--- BEGIN ---
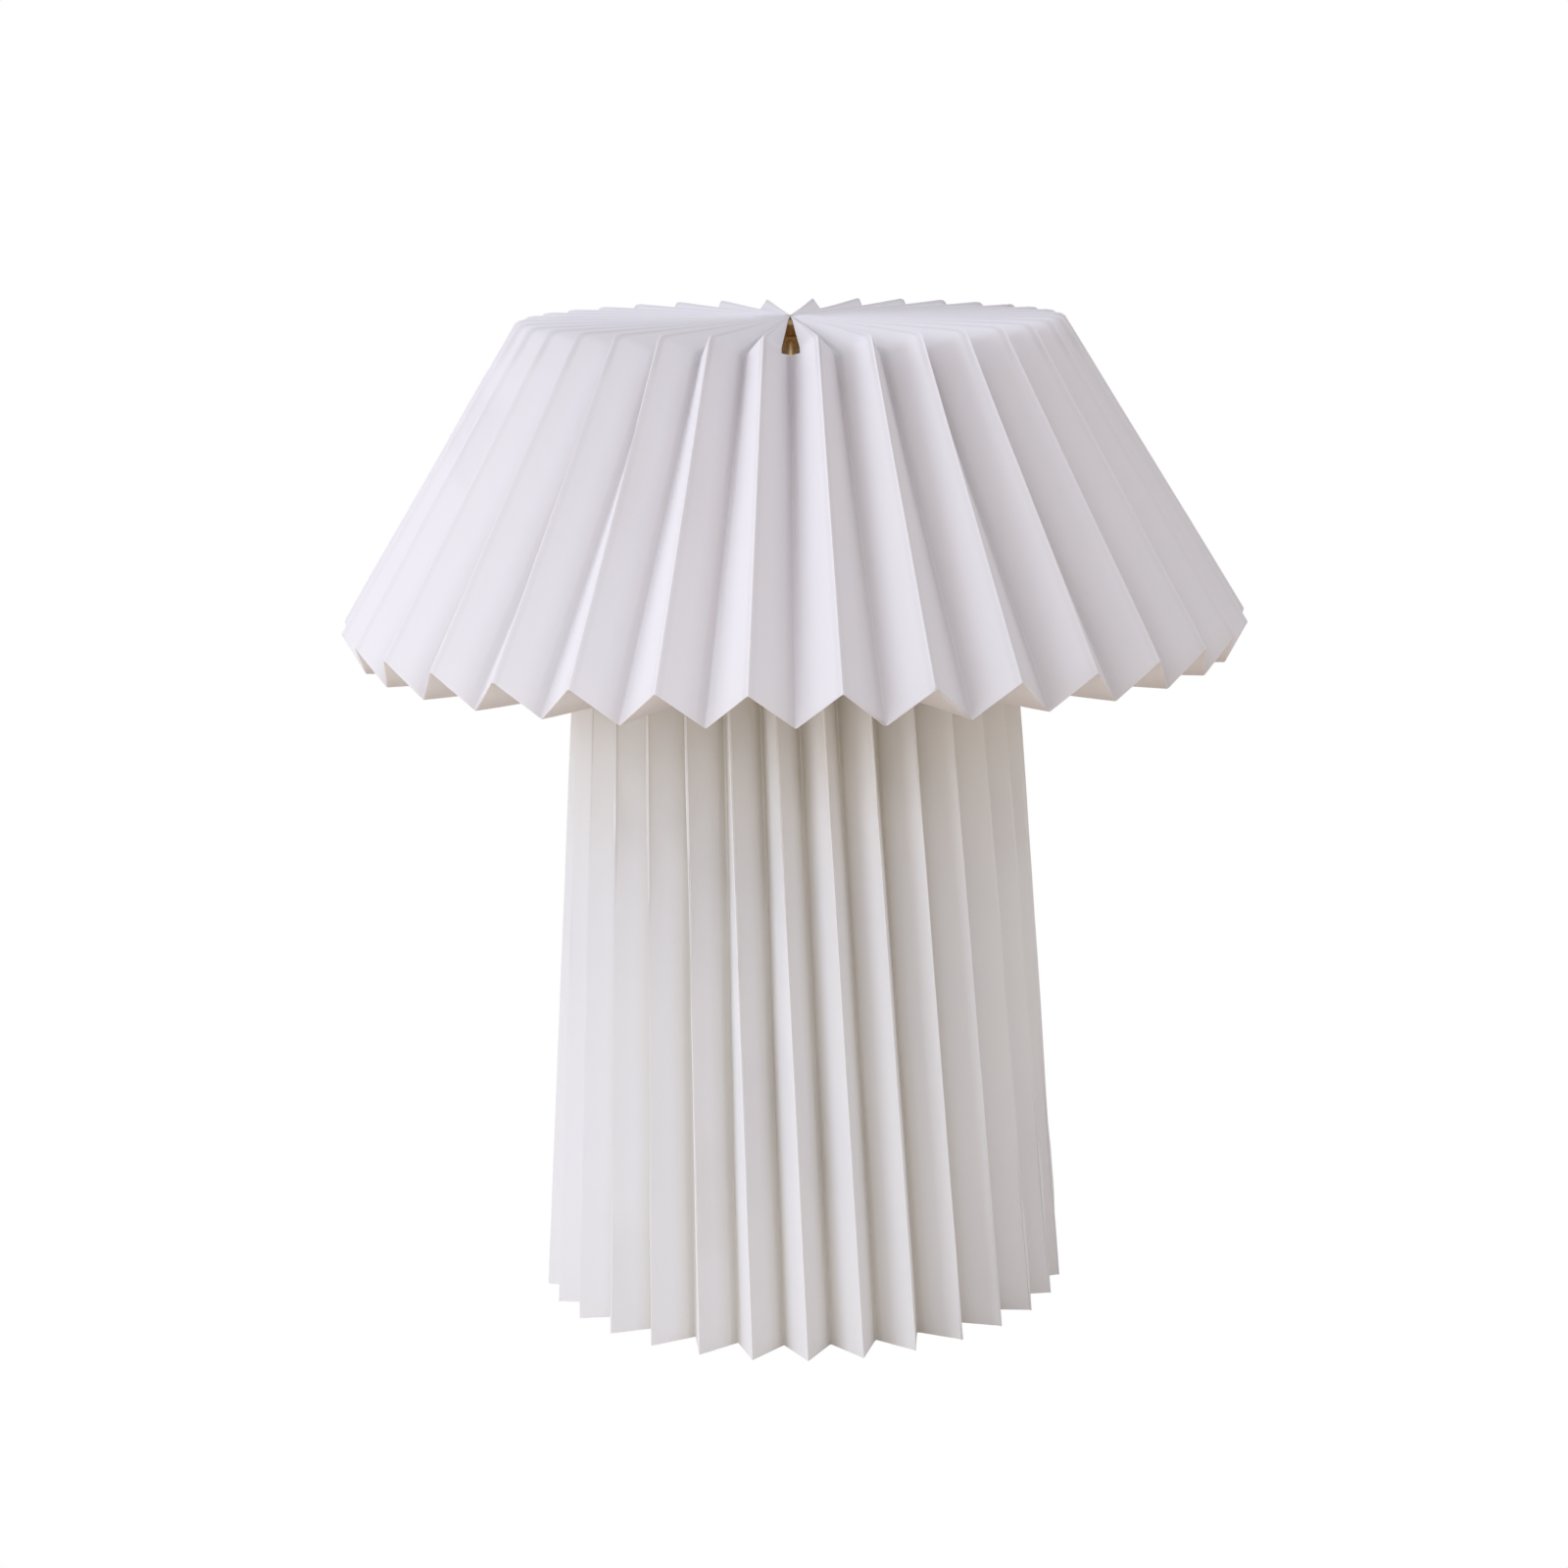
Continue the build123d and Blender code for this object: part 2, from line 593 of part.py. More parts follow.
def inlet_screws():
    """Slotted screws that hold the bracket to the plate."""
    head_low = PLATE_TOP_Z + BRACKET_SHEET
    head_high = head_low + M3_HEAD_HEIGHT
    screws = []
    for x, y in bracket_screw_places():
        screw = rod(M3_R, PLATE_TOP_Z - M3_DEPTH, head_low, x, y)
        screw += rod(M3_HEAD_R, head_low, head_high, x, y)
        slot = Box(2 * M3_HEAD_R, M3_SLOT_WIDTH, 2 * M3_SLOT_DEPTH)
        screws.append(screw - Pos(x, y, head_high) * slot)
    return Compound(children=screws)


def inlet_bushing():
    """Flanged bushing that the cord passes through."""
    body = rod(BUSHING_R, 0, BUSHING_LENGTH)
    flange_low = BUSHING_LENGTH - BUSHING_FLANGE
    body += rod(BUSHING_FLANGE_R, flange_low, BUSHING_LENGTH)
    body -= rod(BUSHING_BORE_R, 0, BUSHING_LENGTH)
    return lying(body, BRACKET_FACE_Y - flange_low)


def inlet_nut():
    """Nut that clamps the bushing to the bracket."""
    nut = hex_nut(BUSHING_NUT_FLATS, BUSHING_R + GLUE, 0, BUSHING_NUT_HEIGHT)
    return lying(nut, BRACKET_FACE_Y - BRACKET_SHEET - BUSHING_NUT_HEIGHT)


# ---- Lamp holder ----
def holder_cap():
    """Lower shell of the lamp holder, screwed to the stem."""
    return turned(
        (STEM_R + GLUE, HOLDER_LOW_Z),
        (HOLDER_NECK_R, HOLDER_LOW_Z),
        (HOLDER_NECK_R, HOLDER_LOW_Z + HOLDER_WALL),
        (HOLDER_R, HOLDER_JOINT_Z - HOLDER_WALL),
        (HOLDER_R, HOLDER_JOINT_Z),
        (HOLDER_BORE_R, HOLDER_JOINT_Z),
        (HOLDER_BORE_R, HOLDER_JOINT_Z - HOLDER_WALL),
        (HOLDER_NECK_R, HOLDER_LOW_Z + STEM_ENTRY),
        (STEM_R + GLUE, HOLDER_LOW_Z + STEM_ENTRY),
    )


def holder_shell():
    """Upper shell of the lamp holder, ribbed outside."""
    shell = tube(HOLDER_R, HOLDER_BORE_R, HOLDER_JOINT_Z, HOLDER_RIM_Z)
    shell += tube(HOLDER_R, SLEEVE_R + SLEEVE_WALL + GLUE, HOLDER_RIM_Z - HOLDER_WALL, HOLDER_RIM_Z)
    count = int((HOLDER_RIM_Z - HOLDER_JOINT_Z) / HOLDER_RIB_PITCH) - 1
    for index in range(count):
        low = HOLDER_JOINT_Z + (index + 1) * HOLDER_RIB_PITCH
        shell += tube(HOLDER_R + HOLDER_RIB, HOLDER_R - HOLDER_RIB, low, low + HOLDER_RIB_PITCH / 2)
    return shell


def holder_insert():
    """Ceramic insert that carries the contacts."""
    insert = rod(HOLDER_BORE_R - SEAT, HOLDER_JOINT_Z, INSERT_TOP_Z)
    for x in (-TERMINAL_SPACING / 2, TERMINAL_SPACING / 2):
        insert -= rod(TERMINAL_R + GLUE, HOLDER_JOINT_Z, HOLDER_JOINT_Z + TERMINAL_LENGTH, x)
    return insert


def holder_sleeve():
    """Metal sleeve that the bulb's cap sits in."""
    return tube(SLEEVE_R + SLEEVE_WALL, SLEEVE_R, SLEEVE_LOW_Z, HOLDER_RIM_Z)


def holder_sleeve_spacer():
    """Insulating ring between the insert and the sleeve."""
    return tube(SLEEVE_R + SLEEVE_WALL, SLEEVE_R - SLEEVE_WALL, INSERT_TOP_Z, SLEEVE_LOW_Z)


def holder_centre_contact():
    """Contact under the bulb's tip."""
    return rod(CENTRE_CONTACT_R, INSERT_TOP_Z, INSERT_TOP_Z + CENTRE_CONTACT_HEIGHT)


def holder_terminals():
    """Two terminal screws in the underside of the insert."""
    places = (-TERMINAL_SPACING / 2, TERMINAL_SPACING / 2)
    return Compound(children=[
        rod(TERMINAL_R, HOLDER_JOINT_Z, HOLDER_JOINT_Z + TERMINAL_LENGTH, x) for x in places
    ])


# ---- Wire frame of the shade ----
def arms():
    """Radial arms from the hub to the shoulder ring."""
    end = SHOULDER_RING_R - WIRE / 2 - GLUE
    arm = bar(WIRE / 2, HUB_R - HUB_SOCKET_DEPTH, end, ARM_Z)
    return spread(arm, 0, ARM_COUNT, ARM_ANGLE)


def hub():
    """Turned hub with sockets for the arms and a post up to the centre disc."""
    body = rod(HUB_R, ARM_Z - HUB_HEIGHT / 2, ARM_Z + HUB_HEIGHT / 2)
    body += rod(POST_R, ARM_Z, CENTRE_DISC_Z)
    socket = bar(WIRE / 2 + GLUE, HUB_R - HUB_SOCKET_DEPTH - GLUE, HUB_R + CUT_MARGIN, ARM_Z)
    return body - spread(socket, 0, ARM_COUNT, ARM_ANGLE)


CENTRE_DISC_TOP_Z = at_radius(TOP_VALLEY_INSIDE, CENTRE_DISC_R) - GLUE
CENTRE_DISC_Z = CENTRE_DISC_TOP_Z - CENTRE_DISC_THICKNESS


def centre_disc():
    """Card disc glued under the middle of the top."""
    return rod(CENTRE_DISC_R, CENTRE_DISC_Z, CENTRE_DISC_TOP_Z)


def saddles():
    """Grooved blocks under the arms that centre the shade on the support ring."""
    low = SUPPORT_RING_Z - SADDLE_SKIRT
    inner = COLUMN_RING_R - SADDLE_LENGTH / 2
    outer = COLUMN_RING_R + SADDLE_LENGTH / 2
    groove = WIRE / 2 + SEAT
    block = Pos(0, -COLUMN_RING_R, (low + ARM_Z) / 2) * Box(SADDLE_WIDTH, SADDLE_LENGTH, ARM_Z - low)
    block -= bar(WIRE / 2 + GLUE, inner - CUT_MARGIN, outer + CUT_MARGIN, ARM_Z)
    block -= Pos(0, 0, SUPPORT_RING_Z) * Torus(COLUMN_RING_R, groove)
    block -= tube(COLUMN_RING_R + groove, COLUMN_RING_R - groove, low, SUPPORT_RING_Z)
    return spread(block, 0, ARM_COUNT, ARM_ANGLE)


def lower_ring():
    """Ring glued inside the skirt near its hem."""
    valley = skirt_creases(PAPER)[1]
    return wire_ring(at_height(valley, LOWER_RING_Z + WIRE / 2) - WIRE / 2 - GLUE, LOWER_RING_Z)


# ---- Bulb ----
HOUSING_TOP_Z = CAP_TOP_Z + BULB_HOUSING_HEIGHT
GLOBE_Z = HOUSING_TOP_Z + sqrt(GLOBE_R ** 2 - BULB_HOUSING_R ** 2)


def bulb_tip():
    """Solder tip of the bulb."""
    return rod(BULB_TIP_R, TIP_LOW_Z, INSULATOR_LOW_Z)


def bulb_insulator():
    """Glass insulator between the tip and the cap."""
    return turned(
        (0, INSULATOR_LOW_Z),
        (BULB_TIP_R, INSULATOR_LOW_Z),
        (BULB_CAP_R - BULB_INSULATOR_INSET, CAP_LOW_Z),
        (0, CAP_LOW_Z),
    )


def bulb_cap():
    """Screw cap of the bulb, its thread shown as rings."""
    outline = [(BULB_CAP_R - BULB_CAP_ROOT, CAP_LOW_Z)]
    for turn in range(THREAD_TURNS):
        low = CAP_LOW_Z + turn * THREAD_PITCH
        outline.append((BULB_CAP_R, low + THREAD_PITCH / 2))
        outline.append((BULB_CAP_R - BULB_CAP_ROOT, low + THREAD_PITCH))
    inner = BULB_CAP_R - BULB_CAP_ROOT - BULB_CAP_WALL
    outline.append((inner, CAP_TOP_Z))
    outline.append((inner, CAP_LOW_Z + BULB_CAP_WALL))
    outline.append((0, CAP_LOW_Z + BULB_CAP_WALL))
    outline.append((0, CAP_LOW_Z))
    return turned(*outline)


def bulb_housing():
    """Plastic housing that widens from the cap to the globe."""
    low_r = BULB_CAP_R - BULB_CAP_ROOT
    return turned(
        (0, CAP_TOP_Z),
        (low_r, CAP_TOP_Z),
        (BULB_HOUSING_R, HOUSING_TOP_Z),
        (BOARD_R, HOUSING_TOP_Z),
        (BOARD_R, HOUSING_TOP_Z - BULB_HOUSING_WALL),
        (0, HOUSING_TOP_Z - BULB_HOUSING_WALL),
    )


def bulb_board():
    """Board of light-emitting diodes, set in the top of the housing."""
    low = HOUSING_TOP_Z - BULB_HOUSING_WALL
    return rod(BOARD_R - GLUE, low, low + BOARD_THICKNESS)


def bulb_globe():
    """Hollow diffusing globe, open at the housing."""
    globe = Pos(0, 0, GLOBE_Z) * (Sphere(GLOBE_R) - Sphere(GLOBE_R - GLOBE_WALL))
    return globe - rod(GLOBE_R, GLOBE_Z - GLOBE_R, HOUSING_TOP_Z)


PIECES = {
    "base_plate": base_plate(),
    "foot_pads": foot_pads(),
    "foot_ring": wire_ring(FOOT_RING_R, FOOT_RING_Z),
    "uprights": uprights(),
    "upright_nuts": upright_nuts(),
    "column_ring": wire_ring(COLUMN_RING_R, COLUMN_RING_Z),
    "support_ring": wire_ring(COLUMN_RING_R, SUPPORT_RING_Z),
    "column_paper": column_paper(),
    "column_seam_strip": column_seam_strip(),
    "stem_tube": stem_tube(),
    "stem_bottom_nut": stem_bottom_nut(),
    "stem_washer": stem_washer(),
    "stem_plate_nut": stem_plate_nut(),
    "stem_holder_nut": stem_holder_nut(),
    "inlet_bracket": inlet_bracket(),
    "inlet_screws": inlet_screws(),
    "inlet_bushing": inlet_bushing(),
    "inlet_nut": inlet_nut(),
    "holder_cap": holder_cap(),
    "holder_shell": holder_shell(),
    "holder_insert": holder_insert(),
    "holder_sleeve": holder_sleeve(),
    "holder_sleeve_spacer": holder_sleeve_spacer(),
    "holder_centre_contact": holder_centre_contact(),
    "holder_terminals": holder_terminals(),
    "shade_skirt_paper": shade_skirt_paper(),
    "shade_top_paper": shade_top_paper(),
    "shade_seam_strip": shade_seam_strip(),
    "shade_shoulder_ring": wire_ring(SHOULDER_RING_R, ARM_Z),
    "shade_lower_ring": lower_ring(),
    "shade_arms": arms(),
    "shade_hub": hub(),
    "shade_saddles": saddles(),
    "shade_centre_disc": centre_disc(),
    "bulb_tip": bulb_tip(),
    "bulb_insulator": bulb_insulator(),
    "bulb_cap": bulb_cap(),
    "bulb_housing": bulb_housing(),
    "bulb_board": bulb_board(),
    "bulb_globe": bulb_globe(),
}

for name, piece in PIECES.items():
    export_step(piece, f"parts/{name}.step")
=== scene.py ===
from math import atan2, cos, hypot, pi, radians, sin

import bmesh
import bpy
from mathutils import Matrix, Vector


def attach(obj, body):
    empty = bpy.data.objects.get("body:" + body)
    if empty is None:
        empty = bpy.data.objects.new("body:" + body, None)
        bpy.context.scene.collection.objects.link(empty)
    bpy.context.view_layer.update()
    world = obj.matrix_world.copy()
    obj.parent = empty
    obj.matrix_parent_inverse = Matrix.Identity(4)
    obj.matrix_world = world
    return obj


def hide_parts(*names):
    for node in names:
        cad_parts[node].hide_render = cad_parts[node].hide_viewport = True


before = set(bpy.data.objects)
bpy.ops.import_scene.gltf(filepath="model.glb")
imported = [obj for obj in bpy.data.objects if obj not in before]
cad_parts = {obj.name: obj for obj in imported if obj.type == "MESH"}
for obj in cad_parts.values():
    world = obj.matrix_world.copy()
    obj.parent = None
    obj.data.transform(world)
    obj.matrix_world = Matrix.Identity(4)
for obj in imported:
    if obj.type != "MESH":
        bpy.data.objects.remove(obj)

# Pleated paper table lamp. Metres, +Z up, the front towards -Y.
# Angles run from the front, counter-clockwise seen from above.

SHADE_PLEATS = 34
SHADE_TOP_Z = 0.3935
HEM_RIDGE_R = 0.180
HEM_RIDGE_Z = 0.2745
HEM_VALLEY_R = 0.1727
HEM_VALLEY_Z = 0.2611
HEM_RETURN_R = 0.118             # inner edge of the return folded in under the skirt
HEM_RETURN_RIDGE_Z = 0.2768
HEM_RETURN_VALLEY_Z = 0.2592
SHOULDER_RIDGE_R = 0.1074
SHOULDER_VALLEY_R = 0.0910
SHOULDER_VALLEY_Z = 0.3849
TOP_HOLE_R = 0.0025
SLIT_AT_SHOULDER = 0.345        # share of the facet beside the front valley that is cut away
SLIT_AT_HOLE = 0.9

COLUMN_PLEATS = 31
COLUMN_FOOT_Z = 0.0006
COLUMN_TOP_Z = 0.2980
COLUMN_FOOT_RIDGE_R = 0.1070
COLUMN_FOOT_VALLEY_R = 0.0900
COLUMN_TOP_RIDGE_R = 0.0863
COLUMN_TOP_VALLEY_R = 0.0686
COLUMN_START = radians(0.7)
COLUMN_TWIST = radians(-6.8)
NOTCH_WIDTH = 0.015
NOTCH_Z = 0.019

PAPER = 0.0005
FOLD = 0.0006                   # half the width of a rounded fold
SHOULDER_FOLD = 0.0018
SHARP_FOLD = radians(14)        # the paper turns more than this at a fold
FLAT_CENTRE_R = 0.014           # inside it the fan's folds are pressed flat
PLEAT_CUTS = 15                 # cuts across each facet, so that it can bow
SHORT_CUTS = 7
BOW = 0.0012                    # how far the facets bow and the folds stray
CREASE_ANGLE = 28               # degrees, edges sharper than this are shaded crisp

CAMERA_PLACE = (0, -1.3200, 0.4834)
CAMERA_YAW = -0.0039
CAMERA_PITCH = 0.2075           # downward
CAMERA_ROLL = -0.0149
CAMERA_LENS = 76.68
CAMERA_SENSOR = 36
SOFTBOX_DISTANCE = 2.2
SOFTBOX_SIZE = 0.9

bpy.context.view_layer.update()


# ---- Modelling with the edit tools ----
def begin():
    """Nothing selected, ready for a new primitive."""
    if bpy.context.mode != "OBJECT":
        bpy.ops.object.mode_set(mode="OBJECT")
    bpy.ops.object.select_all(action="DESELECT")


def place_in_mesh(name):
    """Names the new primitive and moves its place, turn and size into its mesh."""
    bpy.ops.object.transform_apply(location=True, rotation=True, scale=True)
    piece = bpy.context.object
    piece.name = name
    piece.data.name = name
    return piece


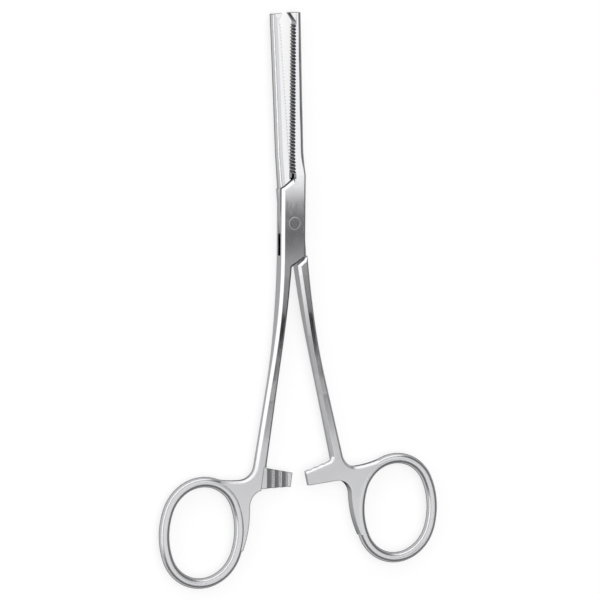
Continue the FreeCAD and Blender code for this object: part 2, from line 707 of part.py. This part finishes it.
--- END ---
- INSTRUCTIONS TO FOLLOW -
Print exactly, and only, the lines beginning at the top of the listing and ending at the line with "return lying(body, BRACKET_FACE_Y".

- ANSWER IN FULL -
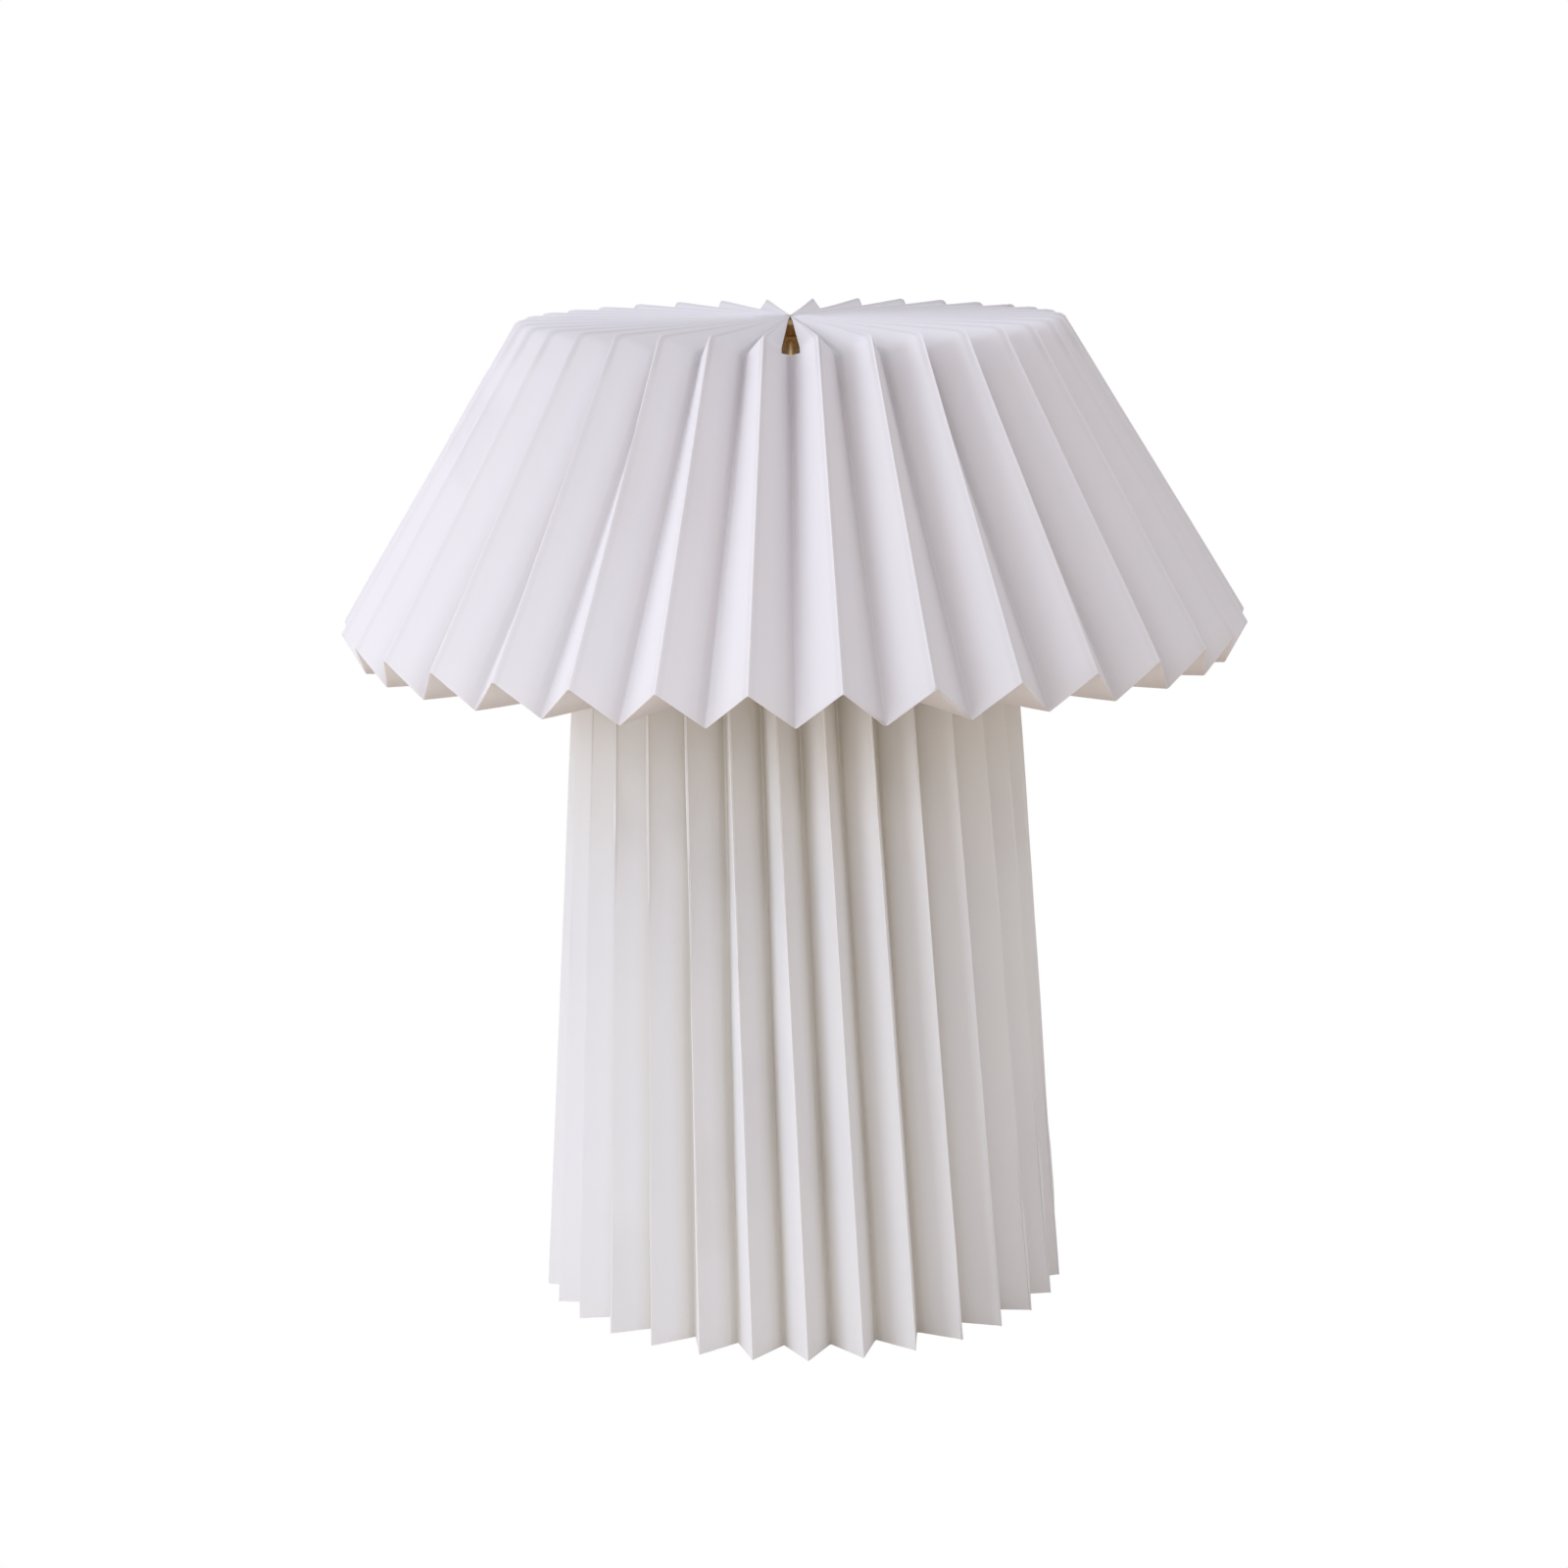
Continue the build123d and Blender code for this object: part 2, from line 593 of part.py. More parts follow.
def inlet_screws():
    """Slotted screws that hold the bracket to the plate."""
    head_low = PLATE_TOP_Z + BRACKET_SHEET
    head_high = head_low + M3_HEAD_HEIGHT
    screws = []
    for x, y in bracket_screw_places():
        screw = rod(M3_R, PLATE_TOP_Z - M3_DEPTH, head_low, x, y)
        screw += rod(M3_HEAD_R, head_low, head_high, x, y)
        slot = Box(2 * M3_HEAD_R, M3_SLOT_WIDTH, 2 * M3_SLOT_DEPTH)
        screws.append(screw - Pos(x, y, head_high) * slot)
    return Compound(children=screws)


def inlet_bushing():
    """Flanged bushing that the cord passes through."""
    body = rod(BUSHING_R, 0, BUSHING_LENGTH)
    flange_low = BUSHING_LENGTH - BUSHING_FLANGE
    body += rod(BUSHING_FLANGE_R, flange_low, BUSHING_LENGTH)
    body -= rod(BUSHING_BORE_R, 0, BUSHING_LENGTH)
    return lying(body, BRACKET_FACE_Y - flange_low)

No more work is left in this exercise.